Сонорский губернатор объявил, что он перепорет, как собак, и перевешает самую влиятельную часть населения Монтерэ, главным образом англо-саксонских поселенцев, имущество которых он конфискует в свою пользу. Если бы он сохранил эти планы при себе, то, вероятно, его предприятие увенчалось бы успехом, но монтерэйцы узнали о его намерениях прежде, чем он достиг границ Калифорнии.
Были посланы депутации в соседние города, и небольшой отряд решительных людей отправился занять горные проходы на пути губернатора. Тут они узнали, что его силы по крайней мере вдесятеро больше их, но тем не менее решили отстаивать свою независимость; вспомнив о дружбе со мною, а также о нерасположении индейцев к вачинангам или мексиканцам, отправили к нам посольство с просьбой о помощи, предлагая в виде вознаграждения часть своих богатств, состоявших из скота, оружия, военных припасов и других предметов, весьма ценимых индейцами.
Войско губернатора состояло из пятисот человек; из них двести солдат, а остальные разный сброд, жадный до добычи, но слишком трусливый, чтобы сражаться за нее. Решено было, что я со своими людьми, которые были на конях, спустимся на прерию и спрячемся в засаде. Монтерэйцы и их друзья отступят при появлении губернатора, как будто не решаясь оказать сопротивление. Когда же неприятель бросится в погоню за ними, мы ударим на него с тыла и опрокинем его.
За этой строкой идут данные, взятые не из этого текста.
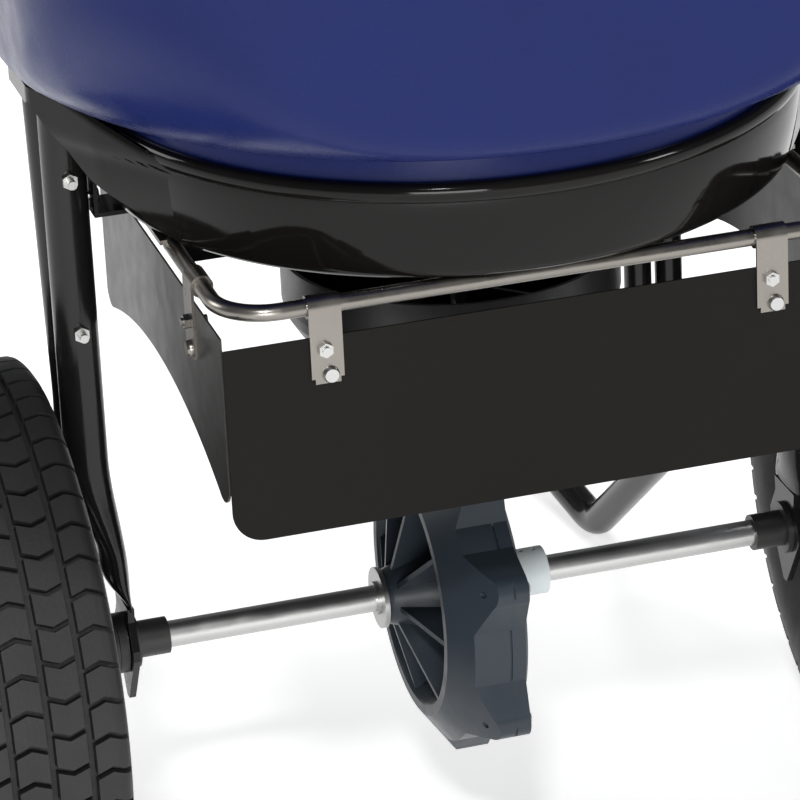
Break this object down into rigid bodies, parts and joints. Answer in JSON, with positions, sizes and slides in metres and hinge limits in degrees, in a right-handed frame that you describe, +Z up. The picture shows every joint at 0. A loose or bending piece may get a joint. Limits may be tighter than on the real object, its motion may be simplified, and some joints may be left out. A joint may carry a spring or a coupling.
{
  "type": "garden spreader",
  "caption": "Walk-behind broadcast spreader: blue hopper on a black tube frame, steel deflector round a geared spinner, pneumatic wheels and a push handle with a gate lever.",
  "frame": {"origin": "on the ground, in the middle of the whole machine's length and width", "axes": "-Y is the front where the material leaves, +Y is the operator's side, +X is to the right seen from the front, +Z is up"},
  "size_m": [0.7248, 1.194, 1.022],
  "materials": {
    "blue_shell": "glossy moulded polyethylene",
    "black_pan": "glossy moulded plastic",
    "powder_coat": "gloss black powder coat",
    "deflector_black": "satin black powder coat",
    "stainless": "bright stainless steel",
    "zinc": "bright zinc plate",
    "bright_steel": "ground and polished steel bar",
    "gear_case": "satin glass-filled nylon",
    "white_plastic": "satin acetal",
    "black_nylon": "satin nylon",
    "gear_nylon": "natural nylon",
    "tyre_rubber": "matt rubber",
    "rim_paint": "satin black paint",
    "spinner_plastic": "satin polypropylene",
    "foam": "soft foam",
    "pad_rubber": "matt rubber"
  },
  "bodies": {
    "frame": {"hopper": "blue_shell", "base_pan": "black_pan", "pan_screws": "zinc", "shaft_bush": "black_nylon", "cross_plate": "powder_coat", "rear_posts": "powder_coat", "rear_brace": "powder_coat", "frame_bolts": "zinc", "mount_pads": "pad_rubber", "mount_plates": "powder_coat", "handle_upper": "powder_coat", "handle_sleeves": "bright_steel", "lever_tube": "powder_coat", "lever_bracket": "zinc", "rate_quadrant": "powder_coat", "rate_stop": "black_nylon", "crank_bracket": "zinc", "deflector_rod": "stainless", "gearbox_left": "gear_case", "gearbox_right": "gear_case", "gearbox_screws": "zinc", "grips": "foam", "axle_bushes": "black_nylon", "leg_left": "powder_coat", "leg_right": "powder_coat", "stand_left": "powder_coat", "stand_right": "powder_coat"},
    "drive_axle": {"axle": "bright_steel", "axle_caps": "black_nylon", "wheel_spacers": "black_nylon", "axle_washer": "zinc", "axle_collar": "white_plastic", "crown_gear": "gear_nylon", "axle_pins": "zinc", "tyre_left": "tyre_rubber", "rim_left": "rim_paint", "hub_bushes_left": "black_nylon", "valve_stem_left": "black_nylon"},
    "free_wheel": {"tyre_right": "tyre_rubber", "rim_right": "rim_paint", "hub_bushes_right": "black_nylon", "valve_stem_right": "black_nylon"},
    "spinner_unit": {"spinner": "spinner_plastic", "spinner_shaft": "bright_steel", "spinner_pin": "zinc", "pinion": "gear_nylon", "agitator": "bright_steel"},
    "gate": {"gate_plate": "stainless"},
    "bell_crank": {"crank": "zinc"},
    "link": {"link_rod": "bright_steel"},
    "lever": {"control_lever": "powder_coat", "lever_knob": "black_nylon"},
    "front_deflector": {"front_panel": "deflector_black", "front_tabs": "stainless", "front_tab_screws": "zinc"},
    "side_deflector_left": {"side_panel_left": "deflector_black", "side_tab_left": "stainless"},
    "side_deflector_right": {"side_panel_right": "deflector_black", "side_tab_right": "stainless"}
  },
  "joints": [
    {"name": "drive_spin", "type": "hinge", "parent": "frame", "child": "drive_axle", "pos_m": [0, -0.326, 0.178], "axis": [1, 0, 0], "continuous": true},
    {"name": "free_wheel_spin", "type": "hinge", "parent": "drive_axle", "child": "free_wheel", "pos_m": [0.302, -0.326, 0.178], "axis": [1, 0, 0], "continuous": true},
    {"name": "spinner_spin", "type": "hinge", "parent": "frame", "child": "spinner_unit", "pos_m": [0, -0.326, 0.376], "axis": [0, 0, 1], "continuous": true},
    {"name": "lever_swing", "type": "hinge", "parent": "frame", "child": "lever", "pos_m": [0, 0.474, 0.862], "axis": [1, 0, 0], "range_deg": [0, 40]},
    {"name": "link_turn", "type": "hinge", "parent": "lever", "child": "link", "pos_m": [0, 0.46276, 0.90454], "axis": [1, 0, 0], "range_deg": [-40.5, 0.5]},
    {"name": "crank_turn", "type": "hinge", "parent": "frame", "child": "bell_crank", "pos_m": [0, -0.064, 0.488], "axis": [1, 0, 0], "range_deg": [-0.5, 40.5]},
    {"name": "gate_slide", "type": "slide", "parent": "frame", "child": "gate", "axis": [0, 1, 0], "range_m": [0, 0.02629]},
    {"name": "front_swing", "type": "hinge", "parent": "frame", "child": "front_deflector", "pos_m": [0, -0.5105, 0.4514], "axis": [1, 0, 0], "range_deg": [-75, 0]},
    {"name": "side_swing_left", "type": "hinge", "parent": "frame", "child": "side_deflector_left", "pos_m": [-0.1803, -0.452, 0.4514], "axis": [0, 1, 0], "range_deg": [-25, 6]},
    {"name": "side_swing_right", "type": "hinge", "parent": "frame", "child": "side_deflector_right", "pos_m": [0.1803, -0.452, 0.4514], "axis": [0, 1, 0], "range_deg": [-6, 25]}
  ],
  "couplings": [
    {"joint": "spinner_spin", "follows": "drive_spin", "ratio": 6.5},
    {"joint": "link_turn", "follows": "lever_swing", "ratio": -1},
    {"joint": "crank_turn", "follows": "lever_swing", "ratio": 1},
    {"joint": "gate_slide", "follows": "lever_swing", "m_per_rad": 0.037233}
  ]
}
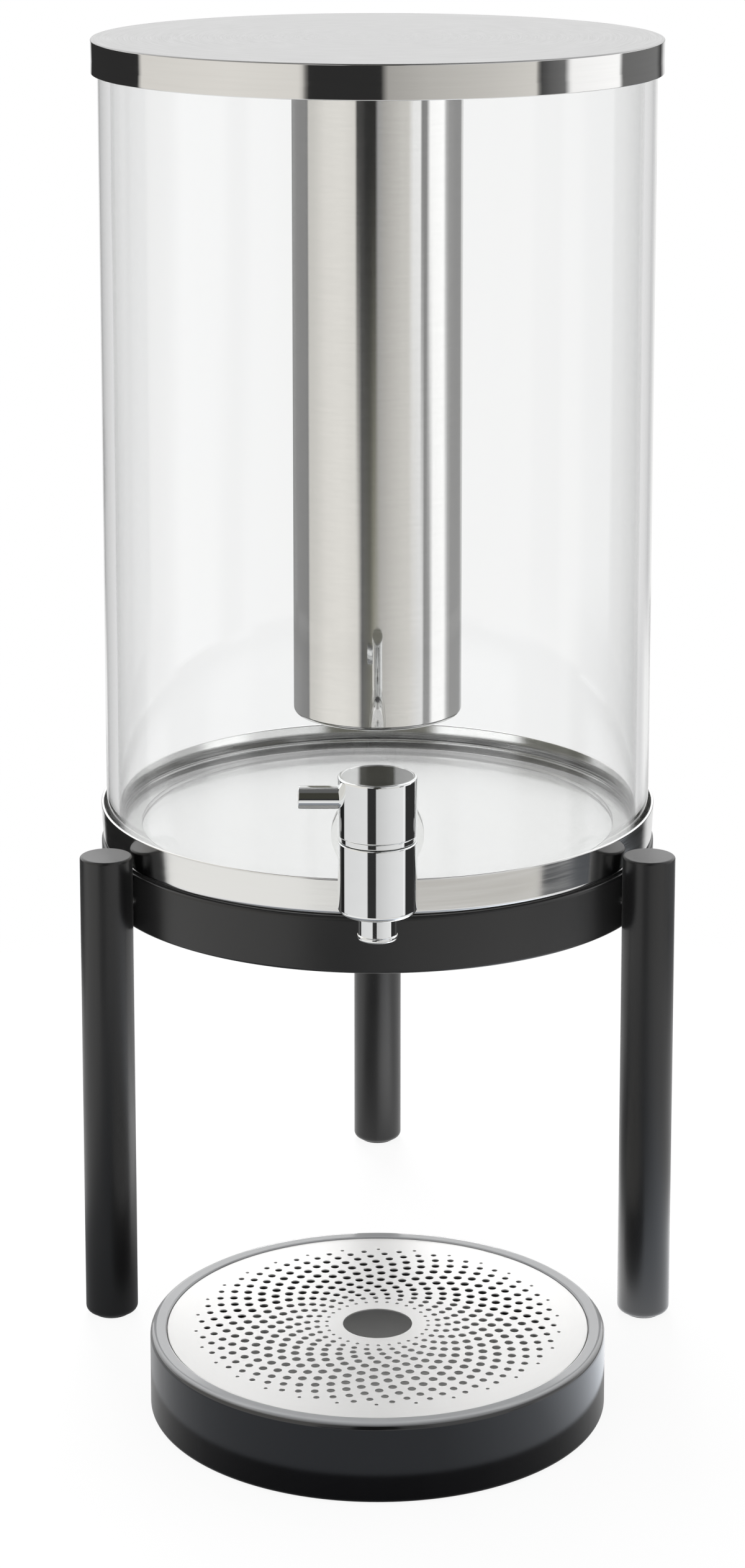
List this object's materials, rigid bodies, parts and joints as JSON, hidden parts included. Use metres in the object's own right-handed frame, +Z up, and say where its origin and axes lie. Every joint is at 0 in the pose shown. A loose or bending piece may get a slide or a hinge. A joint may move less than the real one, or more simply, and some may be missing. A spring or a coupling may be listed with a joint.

Все произошло так, как мы предполагали. Всего нас было триста пятьдесят человек, действовавших согласно и рвавшихся в бой. Вскоре появился губернатор с своими героями.
Это была шумная и буйная ватага; но, несмотря на ее воинственный вид, нетрудно было заметить, что они побаиваются встречи с противниками; в самом деле, они остановились у подошвы холма, заметив на его верхушке несколько монтерэйцев, и выкинули белый флаг в знак того, что желают вступить в переговоры. Наши друзья притворились испуганными и поспешно отступили в прерию. Увидев это, наши противники чрезвычайно расхрабрились. Все они, конные и пешие, ринулись в погоню беспорядочной толпой и вскоре поравнялись с нами; мы издали военный клич и бросились в атаку.
Мы не сделали ни одного выстрела, не спустили ни одной стрелы и тем не менее одержали полную победу. Солдаты и бродяги побросали оружие и сдались без всякого сопротивления. Губернатор в надежде на быстроту своей лошади, попытался спастись бегством, но его трусость стоила ему жизни: лошадь его споткнулась, и он сломал себе шею. Так погибла единственная жертва этой кампании.